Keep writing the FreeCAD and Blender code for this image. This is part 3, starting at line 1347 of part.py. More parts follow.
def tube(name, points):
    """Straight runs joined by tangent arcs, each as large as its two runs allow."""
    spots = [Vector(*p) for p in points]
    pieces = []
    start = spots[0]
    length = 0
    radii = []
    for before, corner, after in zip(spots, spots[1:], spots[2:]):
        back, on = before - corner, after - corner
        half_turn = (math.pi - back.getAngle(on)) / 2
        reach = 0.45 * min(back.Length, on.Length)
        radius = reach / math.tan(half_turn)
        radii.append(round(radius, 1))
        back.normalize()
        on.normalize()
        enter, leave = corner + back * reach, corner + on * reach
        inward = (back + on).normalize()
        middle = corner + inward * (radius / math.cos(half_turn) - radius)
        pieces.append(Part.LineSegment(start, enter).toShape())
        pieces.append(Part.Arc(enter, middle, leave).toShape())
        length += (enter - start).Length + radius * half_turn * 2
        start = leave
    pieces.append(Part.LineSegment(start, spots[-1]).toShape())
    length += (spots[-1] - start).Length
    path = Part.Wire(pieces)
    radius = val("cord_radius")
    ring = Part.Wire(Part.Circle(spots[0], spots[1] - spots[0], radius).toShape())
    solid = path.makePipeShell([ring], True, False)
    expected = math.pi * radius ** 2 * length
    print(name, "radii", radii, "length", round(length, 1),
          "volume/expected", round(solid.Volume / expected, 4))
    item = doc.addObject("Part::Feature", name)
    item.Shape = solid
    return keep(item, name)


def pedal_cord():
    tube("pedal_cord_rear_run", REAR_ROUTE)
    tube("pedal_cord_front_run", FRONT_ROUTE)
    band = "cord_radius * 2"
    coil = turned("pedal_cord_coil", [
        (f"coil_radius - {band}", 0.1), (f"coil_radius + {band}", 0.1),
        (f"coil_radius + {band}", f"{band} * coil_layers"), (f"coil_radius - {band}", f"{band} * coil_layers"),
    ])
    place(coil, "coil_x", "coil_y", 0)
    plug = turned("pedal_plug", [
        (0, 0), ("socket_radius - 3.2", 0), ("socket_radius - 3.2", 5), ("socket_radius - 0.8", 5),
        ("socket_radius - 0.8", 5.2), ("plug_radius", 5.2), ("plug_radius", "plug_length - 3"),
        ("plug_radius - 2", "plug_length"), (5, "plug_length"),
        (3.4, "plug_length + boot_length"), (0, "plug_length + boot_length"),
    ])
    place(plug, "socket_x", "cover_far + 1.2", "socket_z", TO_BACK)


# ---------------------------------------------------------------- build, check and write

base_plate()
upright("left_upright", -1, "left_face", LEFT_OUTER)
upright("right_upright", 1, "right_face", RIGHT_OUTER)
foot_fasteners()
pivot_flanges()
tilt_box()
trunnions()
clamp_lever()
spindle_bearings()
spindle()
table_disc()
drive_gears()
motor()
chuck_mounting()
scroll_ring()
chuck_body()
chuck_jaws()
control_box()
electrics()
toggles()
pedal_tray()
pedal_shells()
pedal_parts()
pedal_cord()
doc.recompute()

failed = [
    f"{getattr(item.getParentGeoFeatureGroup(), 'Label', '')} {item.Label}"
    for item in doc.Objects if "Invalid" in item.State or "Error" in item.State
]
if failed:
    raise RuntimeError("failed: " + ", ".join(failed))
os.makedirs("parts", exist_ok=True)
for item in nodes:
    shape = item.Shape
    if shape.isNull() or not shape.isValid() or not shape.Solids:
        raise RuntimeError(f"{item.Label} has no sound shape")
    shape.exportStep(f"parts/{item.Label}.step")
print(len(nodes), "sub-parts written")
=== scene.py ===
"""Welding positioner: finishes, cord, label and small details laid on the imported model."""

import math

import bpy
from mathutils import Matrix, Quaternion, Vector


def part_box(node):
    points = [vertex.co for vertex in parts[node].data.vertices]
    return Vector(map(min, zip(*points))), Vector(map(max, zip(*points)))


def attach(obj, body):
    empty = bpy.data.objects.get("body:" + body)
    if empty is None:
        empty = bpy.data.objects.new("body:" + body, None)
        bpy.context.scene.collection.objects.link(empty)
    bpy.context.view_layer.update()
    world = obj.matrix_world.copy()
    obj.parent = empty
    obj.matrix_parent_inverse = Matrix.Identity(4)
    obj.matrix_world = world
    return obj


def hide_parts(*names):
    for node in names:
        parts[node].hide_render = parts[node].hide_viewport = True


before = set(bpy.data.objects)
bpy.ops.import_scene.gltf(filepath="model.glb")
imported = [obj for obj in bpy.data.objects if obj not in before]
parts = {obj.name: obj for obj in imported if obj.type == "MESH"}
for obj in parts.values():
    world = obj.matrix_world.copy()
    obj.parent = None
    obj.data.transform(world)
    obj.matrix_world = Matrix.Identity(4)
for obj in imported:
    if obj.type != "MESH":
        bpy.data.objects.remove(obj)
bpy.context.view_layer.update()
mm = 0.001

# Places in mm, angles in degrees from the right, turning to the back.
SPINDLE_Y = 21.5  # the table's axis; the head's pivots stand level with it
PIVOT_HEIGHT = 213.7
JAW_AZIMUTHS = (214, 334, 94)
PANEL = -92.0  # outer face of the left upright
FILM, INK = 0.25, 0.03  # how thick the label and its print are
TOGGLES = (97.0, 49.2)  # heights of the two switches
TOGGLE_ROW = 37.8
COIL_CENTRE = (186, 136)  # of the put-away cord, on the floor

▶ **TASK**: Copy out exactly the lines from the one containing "pedal_parts()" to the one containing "points = [vertex.co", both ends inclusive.

▶ **SOLUTION**:
pedal_parts()
pedal_cord()
doc.recompute()

failed = [
    f"{getattr(item.getParentGeoFeatureGroup(), 'Label', '')} {item.Label}"
    for item in doc.Objects if "Invalid" in item.State or "Error" in item.State
]
if failed:
    raise RuntimeError("failed: " + ", ".join(failed))
os.makedirs("parts", exist_ok=True)
for item in nodes:
    shape = item.Shape
    if shape.isNull() or not shape.isValid() or not shape.Solids:
        raise RuntimeError(f"{item.Label} has no sound shape")
    shape.exportStep(f"parts/{item.Label}.step")
print(len(nodes), "sub-parts written")
=== scene.py ===
"""Welding positioner: finishes, cord, label and small details laid on the imported model."""

import math

import bpy
from mathutils import Matrix, Quaternion, Vector


def part_box(node):
    points = [vertex.co for vertex in parts[node].data.vertices]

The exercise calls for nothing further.